%%
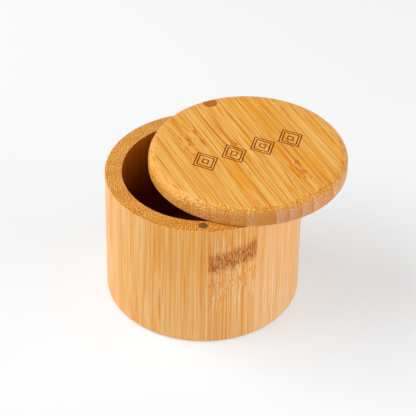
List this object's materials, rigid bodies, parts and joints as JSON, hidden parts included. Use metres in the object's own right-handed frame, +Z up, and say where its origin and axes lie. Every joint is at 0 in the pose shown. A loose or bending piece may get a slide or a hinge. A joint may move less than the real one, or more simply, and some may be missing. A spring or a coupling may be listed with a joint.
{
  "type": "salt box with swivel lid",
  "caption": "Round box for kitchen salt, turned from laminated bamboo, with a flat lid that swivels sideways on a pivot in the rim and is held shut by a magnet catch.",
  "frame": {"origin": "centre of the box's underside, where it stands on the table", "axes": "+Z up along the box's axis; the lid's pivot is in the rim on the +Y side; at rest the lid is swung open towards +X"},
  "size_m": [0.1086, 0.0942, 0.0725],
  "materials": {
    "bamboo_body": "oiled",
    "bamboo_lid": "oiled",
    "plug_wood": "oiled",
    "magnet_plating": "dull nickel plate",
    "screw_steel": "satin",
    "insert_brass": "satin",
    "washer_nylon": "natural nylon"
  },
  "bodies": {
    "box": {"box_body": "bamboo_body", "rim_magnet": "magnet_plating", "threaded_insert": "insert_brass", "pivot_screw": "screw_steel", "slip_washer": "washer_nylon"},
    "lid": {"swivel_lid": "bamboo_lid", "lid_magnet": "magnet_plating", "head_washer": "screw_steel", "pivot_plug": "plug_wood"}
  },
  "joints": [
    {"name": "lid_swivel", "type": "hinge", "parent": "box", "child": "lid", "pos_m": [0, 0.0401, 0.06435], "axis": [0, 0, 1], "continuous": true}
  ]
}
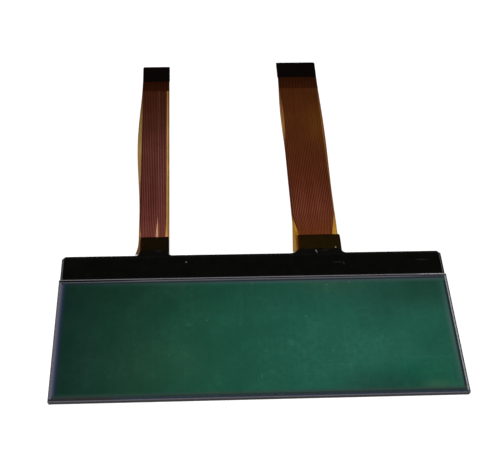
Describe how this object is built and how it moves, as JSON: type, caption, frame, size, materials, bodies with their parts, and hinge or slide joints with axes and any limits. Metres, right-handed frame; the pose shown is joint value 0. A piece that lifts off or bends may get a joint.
%%
* _Task to complete_:
Copy every record exactly as presented.

* _Response to the exercise_:
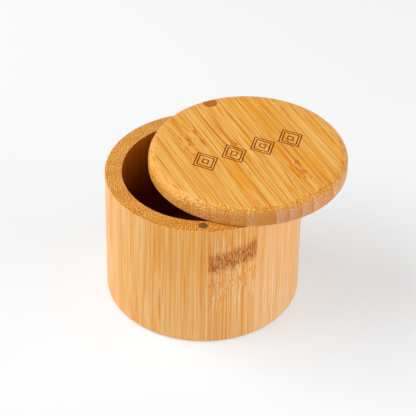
List this object's materials, rigid bodies, parts and joints as JSON, hidden parts included. Use metres in the object's own right-handed frame, +Z up, and say where its origin and axes lie. Every joint is at 0 in the pose shown. A loose or bending piece may get a slide or a hinge. A joint may move less than the real one, or more simply, and some may be missing. A spring or a coupling may be listed with a joint.
{
  "type": "salt box with swivel lid",
  "caption": "Round box for kitchen salt, turned from laminated bamboo, with a flat lid that swivels sideways on a pivot in the rim and is held shut by a magnet catch.",
  "frame": {"origin": "centre of the box's underside, where it stands on the table", "axes": "+Z up along the box's axis; the lid's pivot is in the rim on the +Y side; at rest the lid is swung open towards +X"},
  "size_m": [0.1086, 0.0942, 0.0725],
  "materials": {
    "bamboo_body": "oiled",
    "bamboo_lid": "oiled",
    "plug_wood": "oiled",
    "magnet_plating": "dull nickel plate",
    "screw_steel": "satin",
    "insert_brass": "satin",
    "washer_nylon": "natural nylon"
  },
  "bodies": {
    "box": {"box_body": "bamboo_body", "rim_magnet": "magnet_plating", "threaded_insert": "insert_brass", "pivot_screw": "screw_steel", "slip_washer": "washer_nylon"},
    "lid": {"swivel_lid": "bamboo_lid", "lid_magnet": "magnet_plating", "head_washer": "screw_steel", "pivot_plug": "plug_wood"}
  },
  "joints": [
    {"name": "lid_swivel", "type": "hinge", "parent": "box", "child": "lid", "pos_m": [0, 0.0401, 0.06435], "axis": [0, 0, 1], "continuous": true}
  ]
}
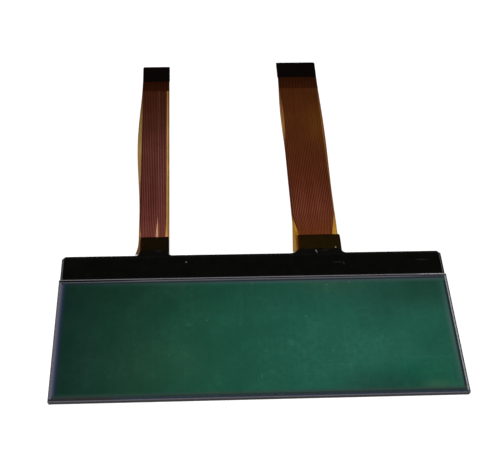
Describe how this object is built and how it moves, as JSON: type, caption, frame, size, materials, bodies with their parts, and hinge or slide joints with axes and any limits. Metres, right-handed frame; the pose shown is joint value 0. A piece that lifts off or bends may get a joint.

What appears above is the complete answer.